Stated problem:
Reproduce the listing below verbatim.

-- BEGIN --

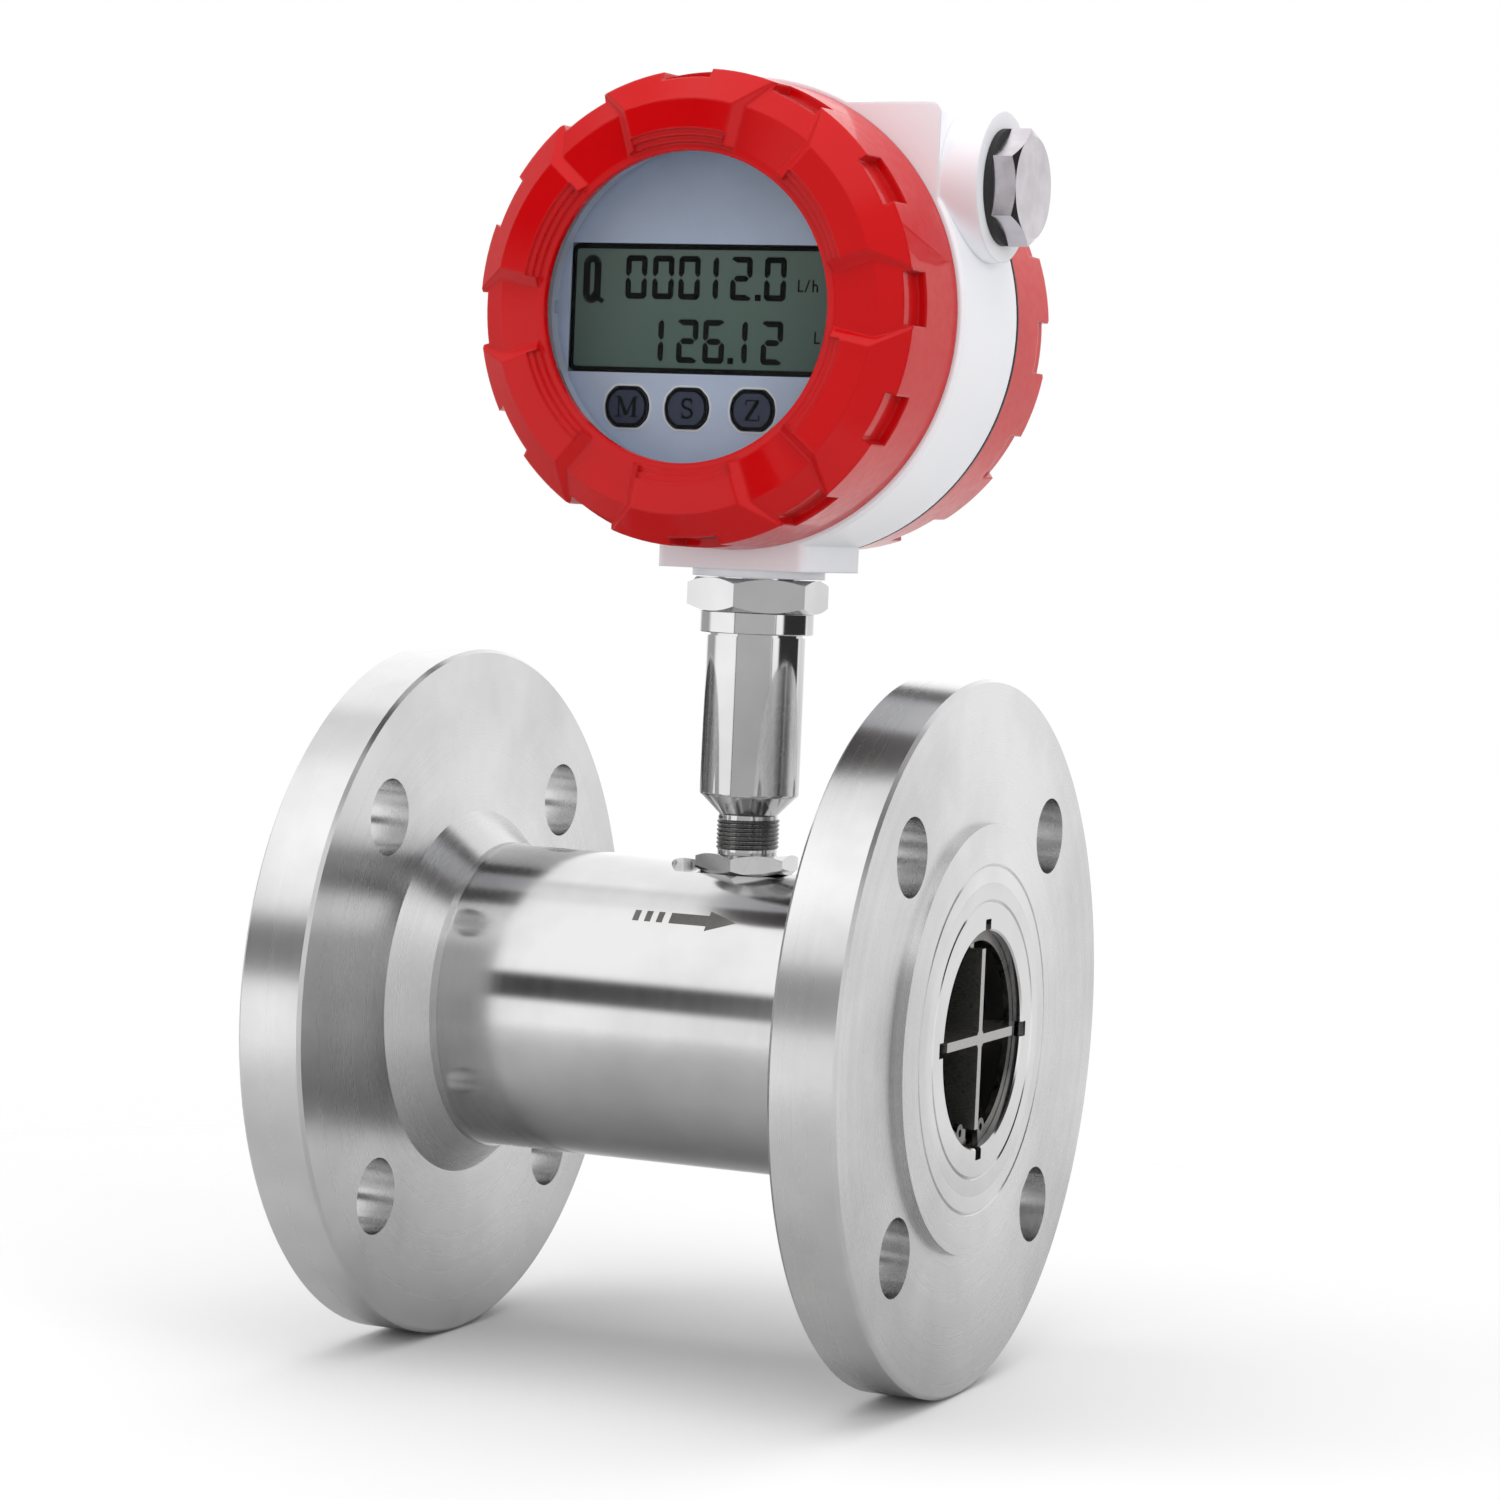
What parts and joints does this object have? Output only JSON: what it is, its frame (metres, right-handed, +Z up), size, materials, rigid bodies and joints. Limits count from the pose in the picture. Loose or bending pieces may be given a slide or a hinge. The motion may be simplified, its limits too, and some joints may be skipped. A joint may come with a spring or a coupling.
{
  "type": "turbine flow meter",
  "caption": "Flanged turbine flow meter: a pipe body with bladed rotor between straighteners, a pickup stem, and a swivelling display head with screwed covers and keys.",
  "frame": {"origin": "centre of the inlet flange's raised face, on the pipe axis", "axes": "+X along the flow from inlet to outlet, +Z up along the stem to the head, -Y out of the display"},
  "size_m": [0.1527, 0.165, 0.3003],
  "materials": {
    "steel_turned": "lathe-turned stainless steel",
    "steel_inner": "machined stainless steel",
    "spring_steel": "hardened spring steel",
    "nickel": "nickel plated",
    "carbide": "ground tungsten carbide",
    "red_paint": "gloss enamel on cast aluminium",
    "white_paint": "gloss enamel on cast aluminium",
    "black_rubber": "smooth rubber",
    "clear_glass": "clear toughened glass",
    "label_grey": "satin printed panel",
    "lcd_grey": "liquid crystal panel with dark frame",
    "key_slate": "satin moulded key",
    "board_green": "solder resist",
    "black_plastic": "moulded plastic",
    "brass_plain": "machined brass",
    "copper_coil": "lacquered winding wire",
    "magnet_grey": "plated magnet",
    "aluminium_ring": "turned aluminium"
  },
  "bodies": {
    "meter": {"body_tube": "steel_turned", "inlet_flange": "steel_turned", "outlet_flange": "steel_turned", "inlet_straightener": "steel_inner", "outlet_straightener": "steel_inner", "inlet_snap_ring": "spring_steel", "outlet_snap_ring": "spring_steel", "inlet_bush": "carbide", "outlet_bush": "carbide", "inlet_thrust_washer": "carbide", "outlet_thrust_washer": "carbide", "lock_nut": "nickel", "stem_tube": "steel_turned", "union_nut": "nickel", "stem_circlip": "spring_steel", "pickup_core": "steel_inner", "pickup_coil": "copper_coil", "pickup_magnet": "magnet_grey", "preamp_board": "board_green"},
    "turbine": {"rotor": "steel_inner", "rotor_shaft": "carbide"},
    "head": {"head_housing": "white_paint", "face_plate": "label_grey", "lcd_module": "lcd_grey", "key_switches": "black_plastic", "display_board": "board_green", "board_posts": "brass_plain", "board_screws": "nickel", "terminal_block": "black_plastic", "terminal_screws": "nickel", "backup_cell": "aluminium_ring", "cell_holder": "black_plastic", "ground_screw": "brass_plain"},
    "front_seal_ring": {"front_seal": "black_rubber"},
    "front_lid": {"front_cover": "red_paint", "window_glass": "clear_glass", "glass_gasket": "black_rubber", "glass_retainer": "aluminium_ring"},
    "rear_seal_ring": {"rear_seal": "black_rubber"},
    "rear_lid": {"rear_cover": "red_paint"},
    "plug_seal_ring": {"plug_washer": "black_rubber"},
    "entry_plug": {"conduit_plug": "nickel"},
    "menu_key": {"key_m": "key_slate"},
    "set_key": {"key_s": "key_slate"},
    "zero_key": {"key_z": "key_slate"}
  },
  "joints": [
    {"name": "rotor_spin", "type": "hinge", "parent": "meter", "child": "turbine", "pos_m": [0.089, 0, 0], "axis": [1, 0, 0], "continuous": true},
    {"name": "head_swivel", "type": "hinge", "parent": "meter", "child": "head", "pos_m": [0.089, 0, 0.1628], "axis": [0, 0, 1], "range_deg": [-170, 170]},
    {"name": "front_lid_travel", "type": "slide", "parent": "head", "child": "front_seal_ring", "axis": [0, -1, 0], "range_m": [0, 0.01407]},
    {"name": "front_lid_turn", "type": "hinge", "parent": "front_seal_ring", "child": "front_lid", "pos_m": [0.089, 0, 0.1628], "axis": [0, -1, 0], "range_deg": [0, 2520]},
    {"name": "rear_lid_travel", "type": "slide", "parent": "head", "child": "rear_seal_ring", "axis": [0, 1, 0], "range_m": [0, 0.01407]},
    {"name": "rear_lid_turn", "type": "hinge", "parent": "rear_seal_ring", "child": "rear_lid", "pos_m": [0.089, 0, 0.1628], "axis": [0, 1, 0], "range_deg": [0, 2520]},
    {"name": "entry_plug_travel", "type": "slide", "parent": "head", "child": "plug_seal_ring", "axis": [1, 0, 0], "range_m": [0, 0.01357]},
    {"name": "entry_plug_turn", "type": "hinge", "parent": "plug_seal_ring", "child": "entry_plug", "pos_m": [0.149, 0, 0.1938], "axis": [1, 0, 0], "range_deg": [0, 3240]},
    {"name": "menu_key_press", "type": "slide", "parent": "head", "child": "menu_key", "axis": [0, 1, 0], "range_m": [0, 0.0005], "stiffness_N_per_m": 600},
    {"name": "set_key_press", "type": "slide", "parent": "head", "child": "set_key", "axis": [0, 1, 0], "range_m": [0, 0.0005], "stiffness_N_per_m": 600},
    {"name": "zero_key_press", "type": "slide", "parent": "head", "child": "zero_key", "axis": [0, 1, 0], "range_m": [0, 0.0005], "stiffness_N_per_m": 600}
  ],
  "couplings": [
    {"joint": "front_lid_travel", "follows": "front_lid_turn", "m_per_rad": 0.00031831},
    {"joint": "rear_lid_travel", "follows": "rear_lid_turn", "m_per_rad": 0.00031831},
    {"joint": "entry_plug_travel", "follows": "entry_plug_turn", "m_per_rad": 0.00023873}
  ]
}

-- END --

Written response:
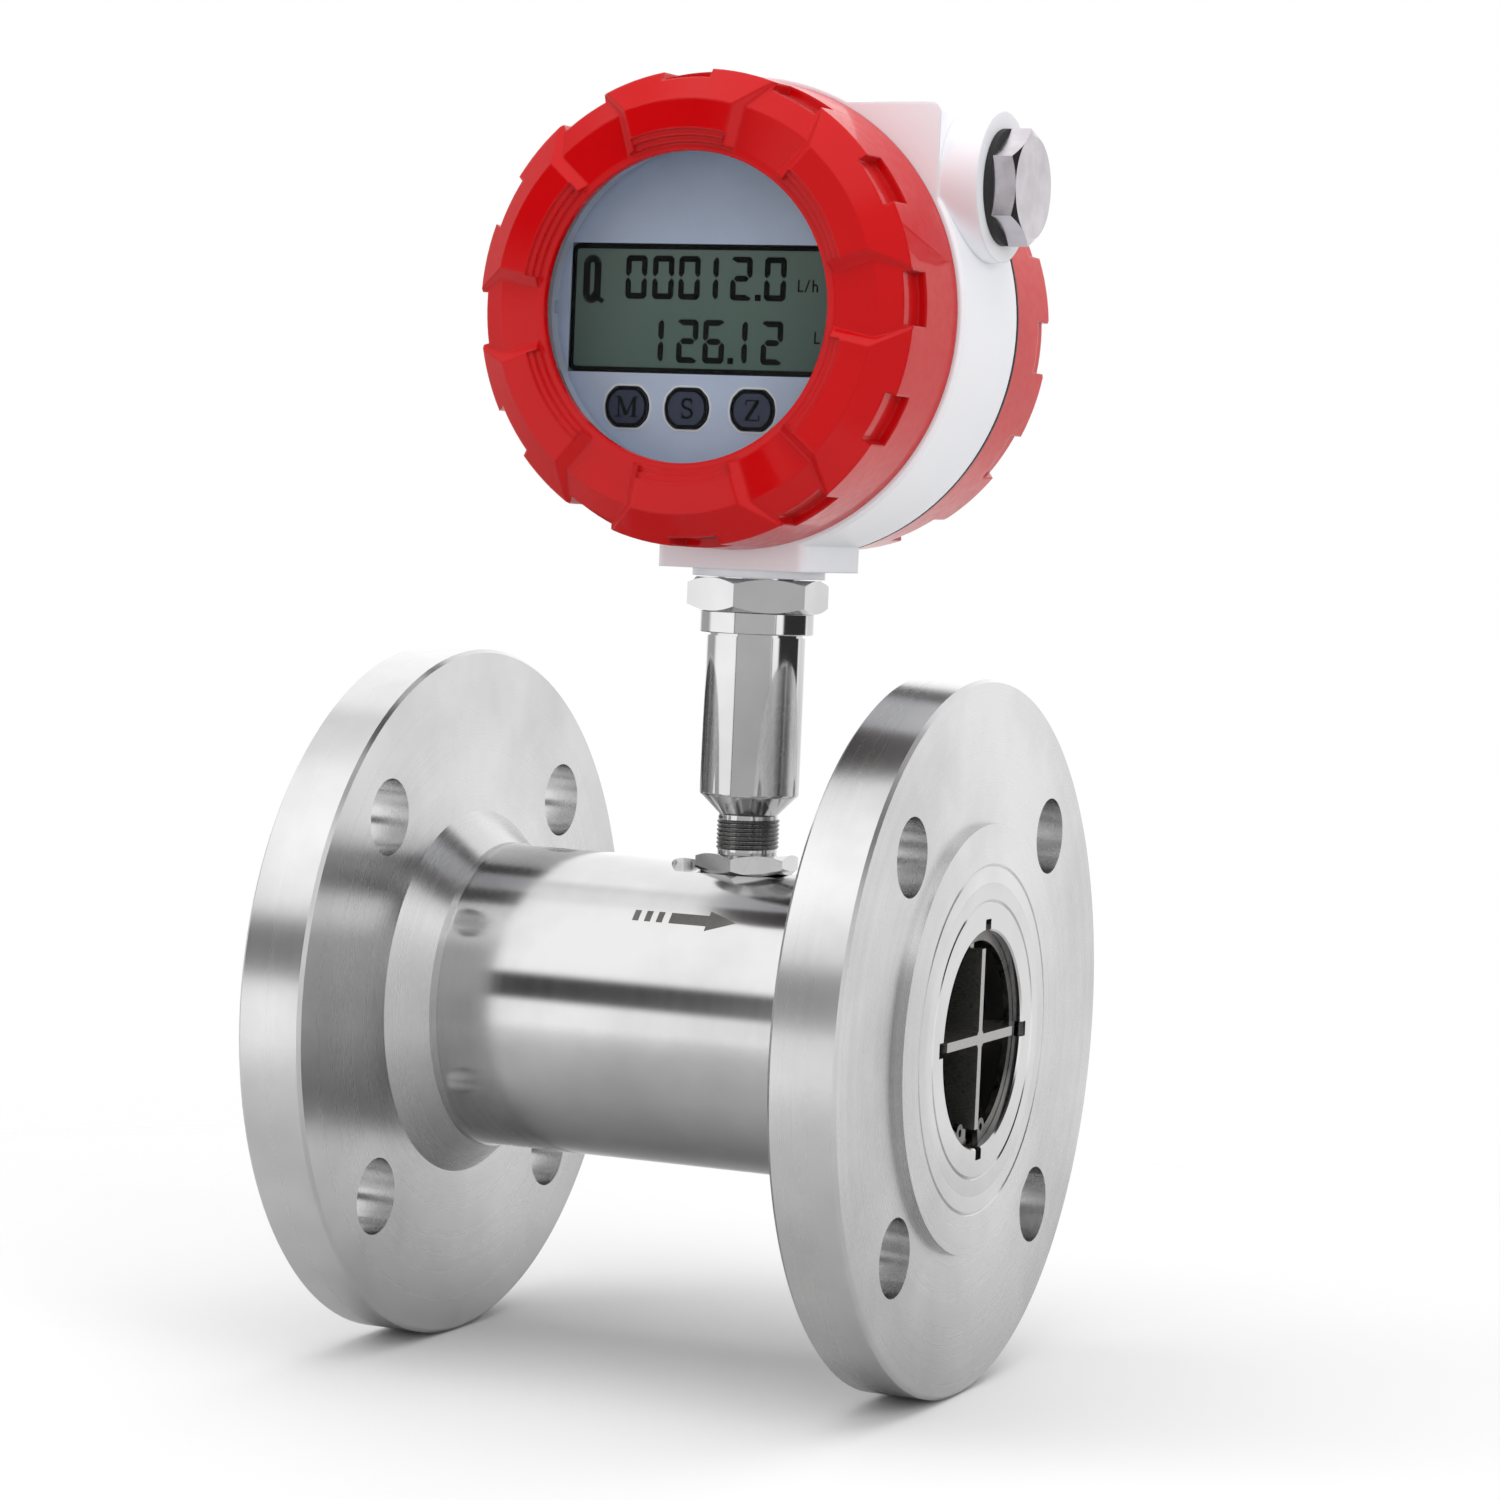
What parts and joints does this object have? Output only JSON: what it is, its frame (metres, right-handed, +Z up), size, materials, rigid bodies and joints. Limits count from the pose in the picture. Loose or bending pieces may be given a slide or a hinge. The motion may be simplified, its limits too, and some joints may be skipped. A joint may come with a spring or a coupling.
{
  "type": "turbine flow meter",
  "caption": "Flanged turbine flow meter: a pipe body with bladed rotor between straighteners, a pickup stem, and a swivelling display head with screwed covers and keys.",
  "frame": {"origin": "centre of the inlet flange's raised face, on the pipe axis", "axes": "+X along the flow from inlet to outlet, +Z up along the stem to the head, -Y out of the display"},
  "size_m": [0.1527, 0.165, 0.3003],
  "materials": {
    "steel_turned": "lathe-turned stainless steel",
    "steel_inner": "machined stainless steel",
    "spring_steel": "hardened spring steel",
    "nickel": "nickel plated",
    "carbide": "ground tungsten carbide",
    "red_paint": "gloss enamel on cast aluminium",
    "white_paint": "gloss enamel on cast aluminium",
    "black_rubber": "smooth rubber",
    "clear_glass": "clear toughened glass",
    "label_grey": "satin printed panel",
    "lcd_grey": "liquid crystal panel with dark frame",
    "key_slate": "satin moulded key",
    "board_green": "solder resist",
    "black_plastic": "moulded plastic",
    "brass_plain": "machined brass",
    "copper_coil": "lacquered winding wire",
    "magnet_grey": "plated magnet",
    "aluminium_ring": "turned aluminium"
  },
  "bodies": {
    "meter": {"body_tube": "steel_turned", "inlet_flange": "steel_turned", "outlet_flange": "steel_turned", "inlet_straightener": "steel_inner", "outlet_straightener": "steel_inner", "inlet_snap_ring": "spring_steel", "outlet_snap_ring": "spring_steel", "inlet_bush": "carbide", "outlet_bush": "carbide", "inlet_thrust_washer": "carbide", "outlet_thrust_washer": "carbide", "lock_nut": "nickel", "stem_tube": "steel_turned", "union_nut": "nickel", "stem_circlip": "spring_steel", "pickup_core": "steel_inner", "pickup_coil": "copper_coil", "pickup_magnet": "magnet_grey", "preamp_board": "board_green"},
    "turbine": {"rotor": "steel_inner", "rotor_shaft": "carbide"},
    "head": {"head_housing": "white_paint", "face_plate": "label_grey", "lcd_module": "lcd_grey", "key_switches": "black_plastic", "display_board": "board_green", "board_posts": "brass_plain", "board_screws": "nickel", "terminal_block": "black_plastic", "terminal_screws": "nickel", "backup_cell": "aluminium_ring", "cell_holder": "black_plastic", "ground_screw": "brass_plain"},
    "front_seal_ring": {"front_seal": "black_rubber"},
    "front_lid": {"front_cover": "red_paint", "window_glass": "clear_glass", "glass_gasket": "black_rubber", "glass_retainer": "aluminium_ring"},
    "rear_seal_ring": {"rear_seal": "black_rubber"},
    "rear_lid": {"rear_cover": "red_paint"},
    "plug_seal_ring": {"plug_washer": "black_rubber"},
    "entry_plug": {"conduit_plug": "nickel"},
    "menu_key": {"key_m": "key_slate"},
    "set_key": {"key_s": "key_slate"},
    "zero_key": {"key_z": "key_slate"}
  },
  "joints": [
    {"name": "rotor_spin", "type": "hinge", "parent": "meter", "child": "turbine", "pos_m": [0.089, 0, 0], "axis": [1, 0, 0], "continuous": true},
    {"name": "head_swivel", "type": "hinge", "parent": "meter", "child": "head", "pos_m": [0.089, 0, 0.1628], "axis": [0, 0, 1], "range_deg": [-170, 170]},
    {"name": "front_lid_travel", "type": "slide", "parent": "head", "child": "front_seal_ring", "axis": [0, -1, 0], "range_m": [0, 0.01407]},
    {"name": "front_lid_turn", "type": "hinge", "parent": "front_seal_ring", "child": "front_lid", "pos_m": [0.089, 0, 0.1628], "axis": [0, -1, 0], "range_deg": [0, 2520]},
    {"name": "rear_lid_travel", "type": "slide", "parent": "head", "child": "rear_seal_ring", "axis": [0, 1, 0], "range_m": [0, 0.01407]},
    {"name": "rear_lid_turn", "type": "hinge", "parent": "rear_seal_ring", "child": "rear_lid", "pos_m": [0.089, 0, 0.1628], "axis": [0, 1, 0], "range_deg": [0, 2520]},
    {"name": "entry_plug_travel", "type": "slide", "parent": "head", "child": "plug_seal_ring", "axis": [1, 0, 0], "range_m": [0, 0.01357]},
    {"name": "entry_plug_turn", "type": "hinge", "parent": "plug_seal_ring", "child": "entry_plug", "pos_m": [0.149, 0, 0.1938], "axis": [1, 0, 0], "range_deg": [0, 3240]},
    {"name": "menu_key_press", "type": "slide", "parent": "head", "child": "menu_key", "axis": [0, 1, 0], "range_m": [0, 0.0005], "stiffness_N_per_m": 600},
    {"name": "set_key_press", "type": "slide", "parent": "head", "child": "set_key", "axis": [0, 1, 0], "range_m": [0, 0.0005], "stiffness_N_per_m": 600},
    {"name": "zero_key_press", "type": "slide", "parent": "head", "child": "zero_key", "axis": [0, 1, 0], "range_m": [0, 0.0005], "stiffness_N_per_m": 600}
  ],
  "couplings": [
    {"joint": "front_lid_travel", "follows": "front_lid_turn", "m_per_rad": 0.00031831},
    {"joint": "rear_lid_travel", "follows": "rear_lid_turn", "m_per_rad": 0.00031831},
    {"joint": "entry_plug_travel", "follows": "entry_plug_turn", "m_per_rad": 0.00023873}
  ]
}